Re: [PATCH] softirq: Provide a handshake for canceling tasklets via polling on PREEMPT_RT

Posted by Sebastian Andrzej Siewior 1 month, 2 weeks ago

On 2025-08-20 12:36:59 [+0200], To Tejun Heo wrote:
> Subject: [PATCH] workqueue: Provide a handshake for canceling BH workers
…
> This will flush all BH-work items assigned to that pool.

We need to flush all items because the inserted wq_barrier is at the
end of the queue. So if the cb_lock is dropped after
worker->current_func(work) then we will live lock. Just tested, I
somehow assumed it polls on worker.

This behaviour is undesired and goes back to the requirement to be able
to cancel something from an atomic context which can't be atomic on
PREEMPT_RT to begin with.

Since the caller can never be atomic on PREEMPT_RT, what about the
following:

diff --git a/kernel/workqueue.c b/kernel/workqueue.c
index c6b79b3675c31..6ce9c980a7966 100644
--- a/kernel/workqueue.c
+++ b/kernel/workqueue.c
@@ -4214,28 +4214,16 @@ static bool __flush_work(struct work_struct *work, bool from_cancel)
 	 * can't currently be queued. Its data must contain OFFQ bits.
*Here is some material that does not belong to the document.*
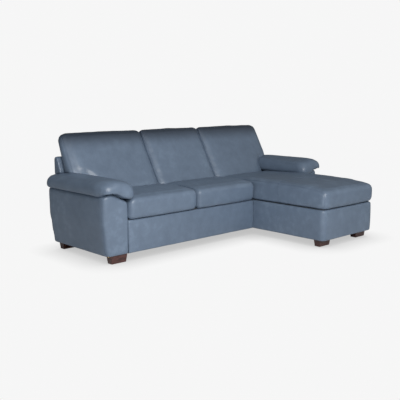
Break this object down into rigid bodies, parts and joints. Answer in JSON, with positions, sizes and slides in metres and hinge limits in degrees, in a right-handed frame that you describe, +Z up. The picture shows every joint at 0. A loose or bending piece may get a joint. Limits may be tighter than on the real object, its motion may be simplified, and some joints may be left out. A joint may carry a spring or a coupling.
{
  "type": "sectional sofa",
  "caption": "Leather sectional sofa with a chaise on the right, loose seat and back cushions, padded arms with pillow tops, and tapered wooden block feet.",
  "frame": {"origin": "on the floor, under the middle of the whole sofa's box", "axes": "+X along the sofa towards the chaise side, +Y towards the back, +Z up"},
  "size_m": [2.466, 1.4962, 0.8866],
  "materials": {
    "leather": "satin, finely pebbled",
    "dark_wood": "stained and lacquered",
    "frame_wood": "sawn, unfinished",
    "foam": "matte",
    "steel": "zinc plated",
    "black_cloth": "matte, woven",
    "black_legs": "matte"
  },
  "bodies": {
    "back_cushion_left": {"back_cushion_left_cover": "leather", "back_cushion_left_foam": "foam"},
    "back_cushion_middle": {"back_cushion_middle_cover": "leather", "back_cushion_middle_foam": "foam"},
    "back_cushion_right": {"back_cushion_right_cover": "leather", "back_cushion_right_foam": "foam"},
    "chaise_unit": {"chaise_back_cover": "leather", "chaise_back_posts": "frame_wood", "chaise_back_rail": "frame_wood", "chaise_back_top_rail": "frame_wood", "chaise_back_webbing": "black_cloth", "chaise_corner_blocks": "frame_wood", "chaise_cross_rail": "frame_wood", "chaise_dust_cover": "black_cloth", "chaise_feet": "dark_wood", "chaise_foot_bolts": "steel", "chaise_front_panel": "leather", "chaise_front_rail": "frame_wood", "chaise_seat_deck": "black_cloth", "chaise_seat_springs": "steel", "chaise_side_panels": "leather", "chaise_side_rails": "frame_wood", "chaise_spring_clips": "steel", "chaise_support_legs": "black_legs", "connector_sockets": "steel", "right_arm_boards": "frame_wood", "right_arm_bolts": "steel", "right_arm_cover": "leather", "right_arm_pad_cover": "leather", "right_arm_pad_fill": "foam", "right_arm_rails": "frame_wood"},
    "chaise_cushion": {"chaise_cushion_cover": "leather", "chaise_cushion_foam": "foam"},
    "sofa_unit": {"connector_plates": "steel", "left_arm_boards": "frame_wood", "left_arm_bolts": "steel", "left_arm_cover": "leather", "left_arm_pad_cover": "leather", "left_arm_pad_fill": "foam", "left_arm_rails": "frame_wood", "sofa_back_cover": "leather", "sofa_back_posts": "frame_wood", "sofa_back_rail": "frame_wood", "sofa_back_top_rail": "frame_wood", "sofa_back_webbing": "black_cloth", "sofa_centre_rail": "frame_wood", "sofa_dust_cover": "black_cloth", "sofa_end_rails": "frame_wood", "sofa_feet": "dark_wood", "sofa_foot_bolts": "steel", "sofa_front_panel": "leather", "sofa_front_rail": "frame_wood", "sofa_seat_deck": "black_cloth", "sofa_seat_springs": "steel", "sofa_spring_clips": "steel", "sofa_support_legs": "black_legs"},
    "seat_cushion_left": {"seat_cushion_left_cover": "leather", "seat_cushion_left_foam": "foam"},
    "seat_cushion_right": {"seat_cushion_right_cover": "leather", "seat_cushion_right_foam": "foam"}
  },
  "joints": [
    {"name": "chaise_unit_lift", "type": "slide", "parent": "sofa_unit", "child": "chaise_unit", "axis": [0, 0, 1], "range_m": [0, 0.06]},
    {"name": "seat_cushion_left_pull", "type": "slide", "parent": "sofa_unit", "child": "seat_cushion_left", "axis": [0, -1, 0], "range_m": [0, 0.3]},
    {"name": "seat_cushion_right_pull", "type": "slide", "parent": "sofa_unit", "child": "seat_cushion_right", "axis": [0, -1, 0], "range_m": [0, 0.3]},
    {"name": "chaise_cushion_pull", "type": "slide", "parent": "chaise_unit", "child": "chaise_cushion", "axis": [0, -1, 0], "range_m": [0, 0.3]},
    {"name": "back_cushion_left_raise", "type": "slide", "parent": "sofa_unit", "child": "back_cushion_left", "axis": [0, 0.373, 0.9278], "range_m": [0, 0.25]},
    {"name": "back_cushion_middle_raise", "type": "slide", "parent": "sofa_unit", "child": "back_cushion_middle", "axis": [0, 0.373, 0.9278], "range_m": [0, 0.25]},
    {"name": "back_cushion_right_raise", "type": "slide", "parent": "chaise_unit", "child": "back_cushion_right", "axis": [0, 0.373, 0.9278], "range_m": [0, 0.25]}
  ]
}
If @work
 	 * was queued on a BH workqueue, we also know that it was running in the
 	 * BH context and thus can be busy-waited.
+	 * On PREEMPT_RT the BH context can not be busy-waited because it can be
+	 * preempted by the caller if it has higher priority.
 	 */
-	if (from_cancel) {
+	if (from_cancel && !IS_ENABLED(CONFIG_PREEMPT_RT)) {
 		unsigned long data = *work_data_bits(work);

 		if (!WARN_ON_ONCE(data & WORK_STRUCT_PWQ) &&
 		    (data & WORK_OFFQ_BH)) {
-			/*
-			 * On RT, prevent a live lock when %current preempted
-			 * soft interrupt processing or prevents ksoftirqd from
-			 * running by keeping flipping BH. If the BH work item
-			 * runs on a different CPU then this has no effect other
-			 * than doing the BH disable/enable dance for nothing.
-			 * This is copied from
-			 * kernel/softirq.c::tasklet_unlock_spin_wait().
-			 */
 			while (!try_wait_for_completion(&barr.done)) {
-				if (IS_ENABLED(CONFIG_PREEMPT_RT)) {
-					local_bh_disable();
-					local_bh_enable();
-				} else {
-					cpu_relax();
-				}
+				cpu_relax();
 			}
 			goto out_destroy;
 		}
@@ -4351,7 +4339,7 @@ static bool __cancel_work_sync(struct work_struct *work, u32 cflags)

 	ret = __cancel_work(work, cflags | WORK_CANCEL_DISABLE);

-	if (*work_data_bits(work) & WORK_OFFQ_BH)
+	if (!IS_ENABLED(CONFIG_PREEMPT_RT) && *work_data_bits(work) & WORK_OFFQ_BH)
 		WARN_ON_ONCE(in_hardirq());
 	else
 		might_sleep();

It is not the revert I suggested.
This should work for softirq caller and from forced-thread interrupt
(not that I encourage such behaviour).
It will not work from an atomic context such as with raw_spinlock_t
acquired but this will also not work with the current
(local_bh_disable() + enable()) solution.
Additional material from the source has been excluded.